Of course, a hologram’s realism doesn’t come merely from its stereoscopic properties; holographic images can be inspected from all angles as the viewer’s head moves around them. By virtue of its eye-locating capabilities, the NYU system can readily track head motion and almost immediately alter the images on the monitor as needed. And indeed, a system demo that displays a rotating skeletal foot confirms not only that it provides a clear, fully 3-D image, but also that it allows one person to appraise the image from different angles-including from above or below. (The group is also working on a system that would simultaneously provide 3-D views to multiple observers, such as a team of surgeons debating the best approach to a difficult procedure or a group of video game players competing on a shared monitor.) The result is so realistic, says Joel Kollin, a researcher at the Center for Advanced Technology, that eventual purchasers of the display may want simply to hang it on the wall, where it would present images-say, a Fiji beach or a Paris boulevard-that actually change with respect to the viewer’s angle. “It would be just like looking out a window,” he says. As an MIT Media Lab student in the late 1980s, Kollin was largely responsible for building that group’s first holographic video system.

With the recent rise of competition from groups at Sony, Ford, and other companies, such a system may well be affordable enough to allow for some elementary applications within the next few years (see “Companies Working in Three Dimensions,” below). Because that system needs to calculate and display only the views signaled by the viewer’s position at any given moment, it requires only the crunch power of an ordinary PC. The LCD screen, the eye-tracking LEDs, a high-quality monitor, and the software shouldn’t add much to the total price. Perlin predicts that early-production versions aimed at specialized markets such as surgical planning will be out within three years and will be priced in the vicinity of $5,000, while the first fully holographic systems are likely to command tens of thousands of dollars. Even better, says Perlin, a few years after the first systems appear, mass-market versions of the window display will probably sell for only a few hundred dollars more than an ordinary monitor, making it a reality for the average household. Perlin, who has spun off a company  to commercialize the technology, says that the venture, NY3D, already is in discussions with several large companies, including Philips and IBM, that are interested in acquiring rights to produce the display.
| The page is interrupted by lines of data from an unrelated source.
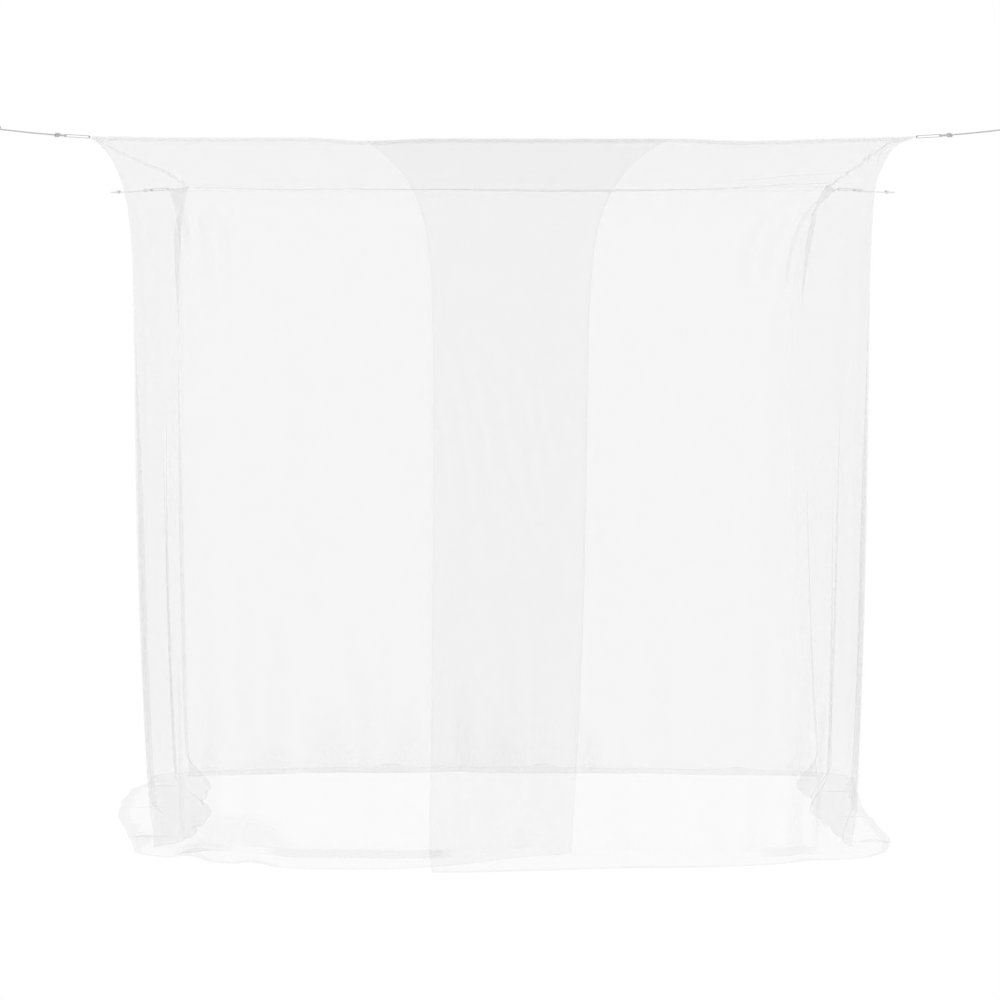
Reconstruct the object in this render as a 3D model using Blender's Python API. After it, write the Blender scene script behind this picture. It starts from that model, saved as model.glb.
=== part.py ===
"""Rectangular bed net, hung by cords from the four corners of its roof.

Metres, +Z up. The entry side, with its two overlapping curtains, faces -Y, and +X is to the right of
somebody who looks at it. The hems lie on the floor, z = 0, and the origin is on the floor at the middle
of the space that the net takes up.
"""

import math
from collections import namedtuple

import bmesh
import bpy
from mathutils import Vector

# Driving sizes
ROOF_WIDTH = 2.20
ROOF_DEPTH = 2.00
ROOF_HEIGHT = 1.92
FRONT_Y = -0.95  # the roof's front edge
REACH_X = 1.165  # how far the corner loops and the side hems reach from the middle
REACH_Y = 1.245  # how far the front and back hems reach
ROOF_SAG = 0.03  # at the middle of the roof

# Cloth, tape and cord
CLOTH = 0.0015
TAPE = 0.0012
GAP = 0.0003
BINDING_HEIGHT = 0.008
BINDING_TOP = 0.0025  # how far the binding stands over the top of the walls
ROOF_LIFT = 0.0016  # the middle of the roof cloth over the top of the walls
LOOP_WIDTH = 0.006
LOOP_HEIGHT = 0.0076
LOOP_START = 0.0025  # from the roof's corner, past the ends of the bindings
CORD = 0.004

# How the walls hang
TURN_RADIUS = 0.015  # where a wall turns outward onto the floor
HANG = ROOF_HEIGHT - TURN_RADIUS - CLOTH / 2
FLARE = 0.115  # drop in which a pulled corner or free edge falls back by two thirds
TUCK_DROP = 0.03  # drop at which a corner's tuck is deepest
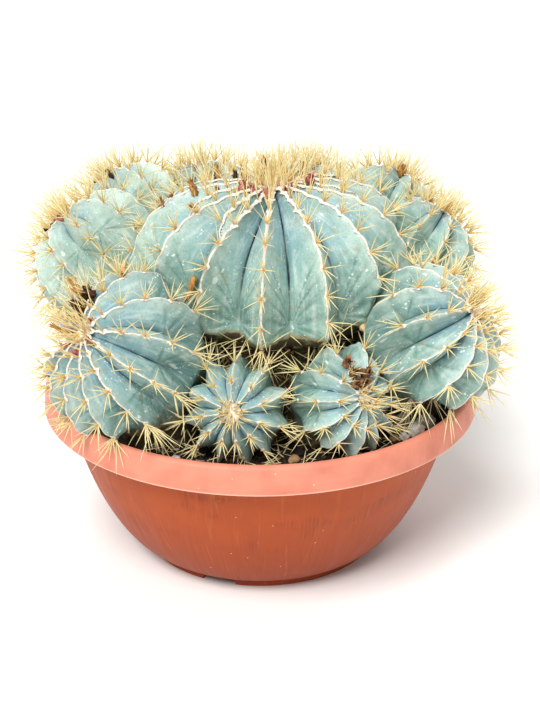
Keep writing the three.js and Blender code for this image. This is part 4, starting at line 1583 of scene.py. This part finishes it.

But while Perlin’s pseudoholographic approach has a terrific cost edge and, at least for now, certain performance advantages over true holographic systems, it also has a few drawbacks. The system occasionally has trouble locking onto the viewer’s glowing eyes, and rapid head movements can confuse it, causing the user to experience a temporary loss of the 3-D effect. On top of that, its image, which is subject to a number of mildly distracting artifacts, including vertical bars, wavering, and ghosting, falls a bit short of the crisp realism of a real holographic image. Much of that gap will be narrowed as the system moves from raw prototype to a commercial version, but even Perlin admits that a true holographic system would be challenging to match for image quality. “We’ll certainly have commercial holographic displays, but it could take 20 or 30 years,” he says.

Fear that the holographic route could take a decade or more to reach perfection explains why even the MIT Media Lab is covering its bases: it is developing a nonholographic system that works much like the one at NYU. For his part, Benton concedes it’s possible that the real value of true holographic video, at least in the near future, may be in setting a “standard of realism” for pseudoholographic systems.

Until that standard is set, both teams will continue moving forward. For his part, Perlin has started researching what would widely be considered the ultimate in full-motion 3-D: a system that projects holograms into thin air-along the lines of R2-D2’s projection of Princess Leia in the opening minutes of the original Star Wars film. Perlin believes that ultrahigh-frequency sound waves could be employed to cause air to bend light enough to form such holograms. His students have already begun proof-of-concept experiments, but he acknowledges that a working system is likely decades away and could be “ridiculously expensive.”

In the meantime, there is reason to hope that pseudoholographic 3-D systems will become so cheap and effective that they could end up in many homes before the end of the decade. Then we’ll all have the luxury of fretting about whether there is anything worth watching on them. “The big problem with television isn’t that it’s flat,” Benton says. “It’s that they canceled Twin Peaks after two seasons.”